# Start of Data entries

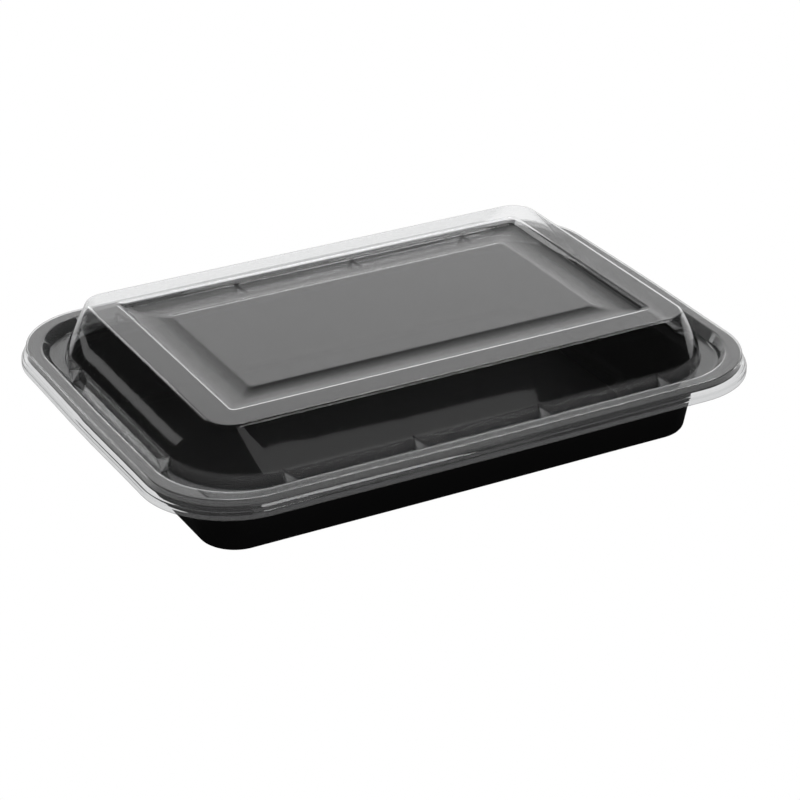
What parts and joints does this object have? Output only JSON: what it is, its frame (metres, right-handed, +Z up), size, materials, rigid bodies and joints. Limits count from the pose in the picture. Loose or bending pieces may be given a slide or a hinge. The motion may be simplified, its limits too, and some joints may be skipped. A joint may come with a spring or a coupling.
{
  "type": "takeaway meal container",
  "caption": "Empty rectangular takeaway meal container: a shallow black plastic tray with a broad rim, shut by a clear press-on lid with a raised flat top and a grooved centre panel.",
  "frame": {"origin": "centre of the tray's base, on the surface it stands on", "axes": "+Z up, +X along the long side, +Y along the short side"},
  "size_m": [0.2268, 0.1604, 0.045],
  "materials": {
    "black_plastic": "black moulded polypropylene with a soft gloss",
    "clear_plastic": "clear, faintly milky moulded polypropylene"
  },
  "bodies": {
    "tray": {"tray": "black_plastic"},
    "lid": {"lid": "clear_plastic"}
  },
  "joints": [
    {"name": "lid_lift", "type": "slide", "parent": "tray", "child": "lid", "axis": [0, 0, 1], "range_m": [0, 0.06]}
  ]
}
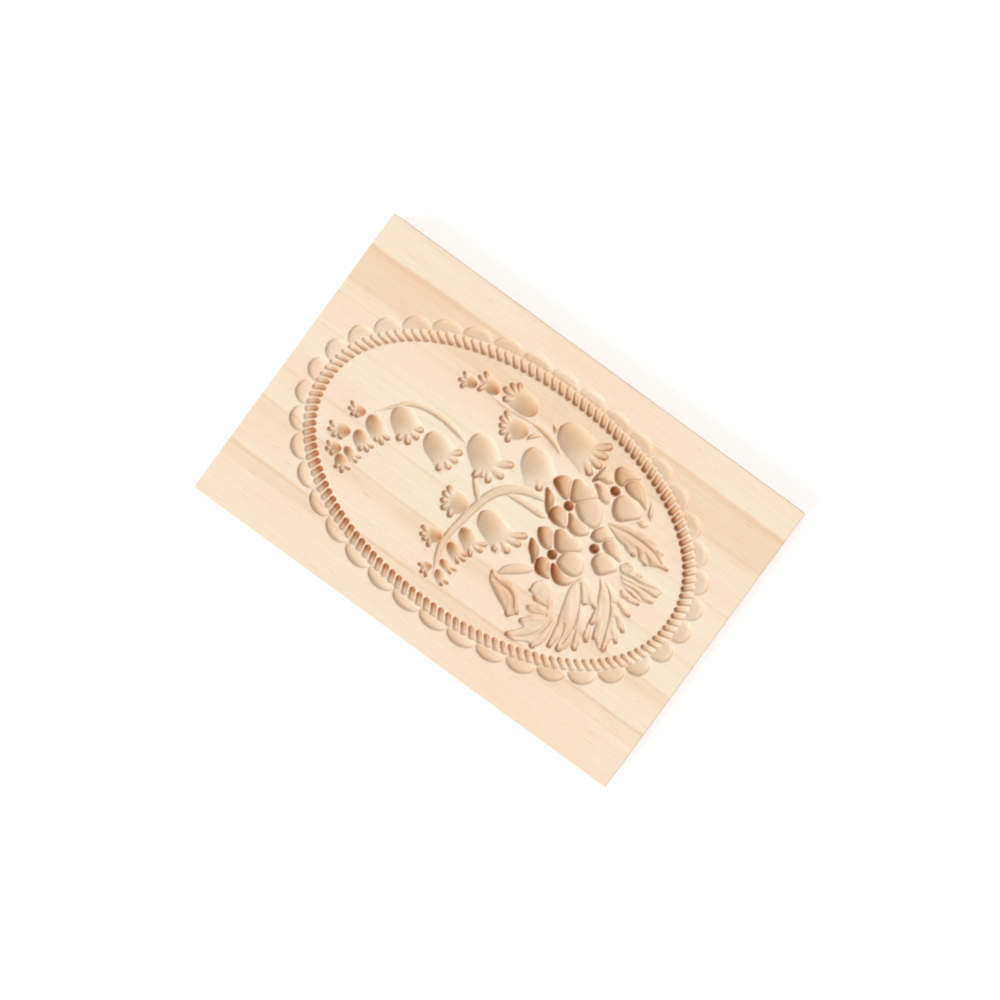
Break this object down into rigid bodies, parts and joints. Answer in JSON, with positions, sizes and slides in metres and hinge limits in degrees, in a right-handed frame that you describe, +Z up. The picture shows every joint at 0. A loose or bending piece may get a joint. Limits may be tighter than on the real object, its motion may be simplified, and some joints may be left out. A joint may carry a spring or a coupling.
{
  "type": "cookie mould",
  "caption": "Flat rectangular wooden board with a hollow posy of bell flowers, blossoms and leaves in a rope and scallop oval, for pressing biscuit dough.",
  "frame": {"origin": "centre of the underside", "axes": "+X along the long side, +Y along the short side, +Z up out of the carved face"},
  "size_m": [0.15, 0.1, 0.018],
  "materials": {
    "pine": "matte"
  },
  "bodies": {
    "root": {"mould_board": "pine"}
  },
  "joints": []
}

# End of Data entries

Reproduce each line of the material above precisely.

→ Result:
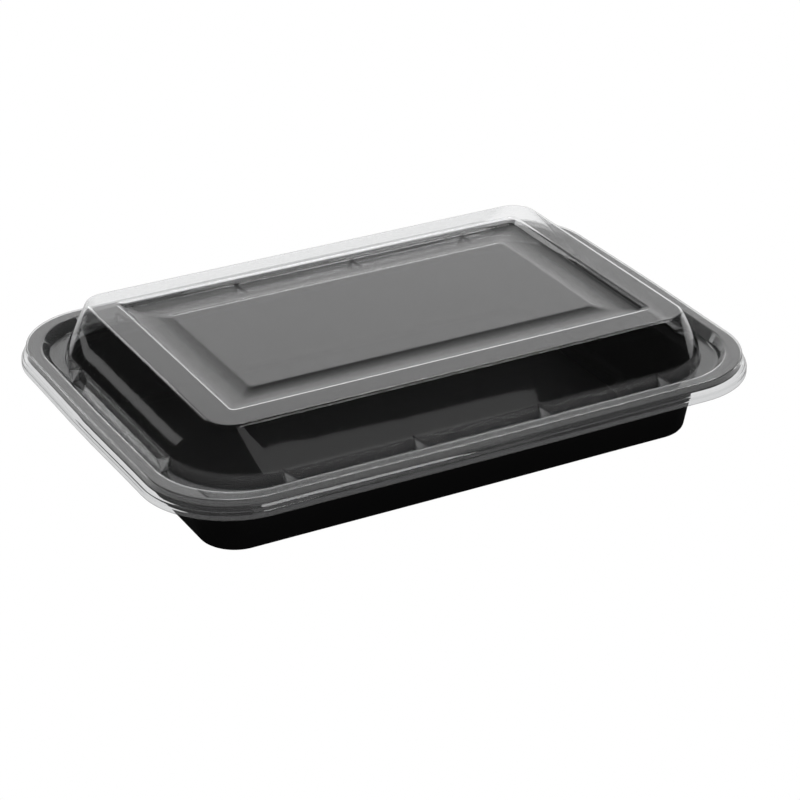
What parts and joints does this object have? Output only JSON: what it is, its frame (metres, right-handed, +Z up), size, materials, rigid bodies and joints. Limits count from the pose in the picture. Loose or bending pieces may be given a slide or a hinge. The motion may be simplified, its limits too, and some joints may be skipped. A joint may come with a spring or a coupling.
{
  "type": "takeaway meal container",
  "caption": "Empty rectangular takeaway meal container: a shallow black plastic tray with a broad rim, shut by a clear press-on lid with a raised flat top and a grooved centre panel.",
  "frame": {"origin": "centre of the tray's base, on the surface it stands on", "axes": "+Z up, +X along the long side, +Y along the short side"},
  "size_m": [0.2268, 0.1604, 0.045],
  "materials": {
    "black_plastic": "black moulded polypropylene with a soft gloss",
    "clear_plastic": "clear, faintly milky moulded polypropylene"
  },
  "bodies": {
    "tray": {"tray": "black_plastic"},
    "lid": {"lid": "clear_plastic"}
  },
  "joints": [
    {"name": "lid_lift", "type": "slide", "parent": "tray", "child": "lid", "axis": [0, 0, 1], "range_m": [0, 0.06]}
  ]
}
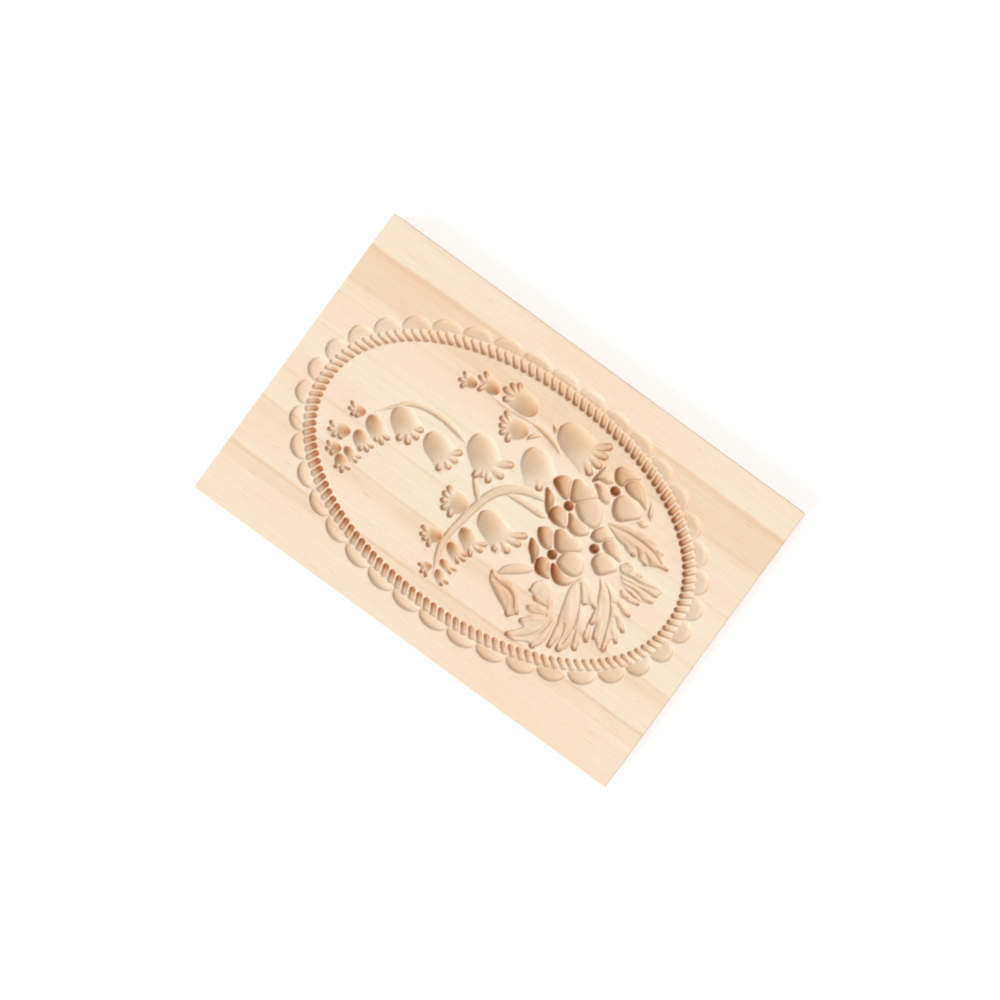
Break this object down into rigid bodies, parts and joints. Answer in JSON, with positions, sizes and slides in metres and hinge limits in degrees, in a right-handed frame that you describe, +Z up. The picture shows every joint at 0. A loose or bending piece may get a joint. Limits may be tighter than on the real object, its motion may be simplified, and some joints may be left out. A joint may carry a spring or a coupling.
{
  "type": "cookie mould",
  "caption": "Flat rectangular wooden board with a hollow posy of bell flowers, blossoms and leaves in a rope and scallop oval, for pressing biscuit dough.",
  "frame": {"origin": "centre of the underside", "axes": "+X along the long side, +Y along the short side, +Z up out of the carved face"},
  "size_m": [0.15, 0.1, 0.018],
  "materials": {
    "pine": "matte"
  },
  "bodies": {
    "root": {"mould_board": "pine"}
  },
  "joints": []
}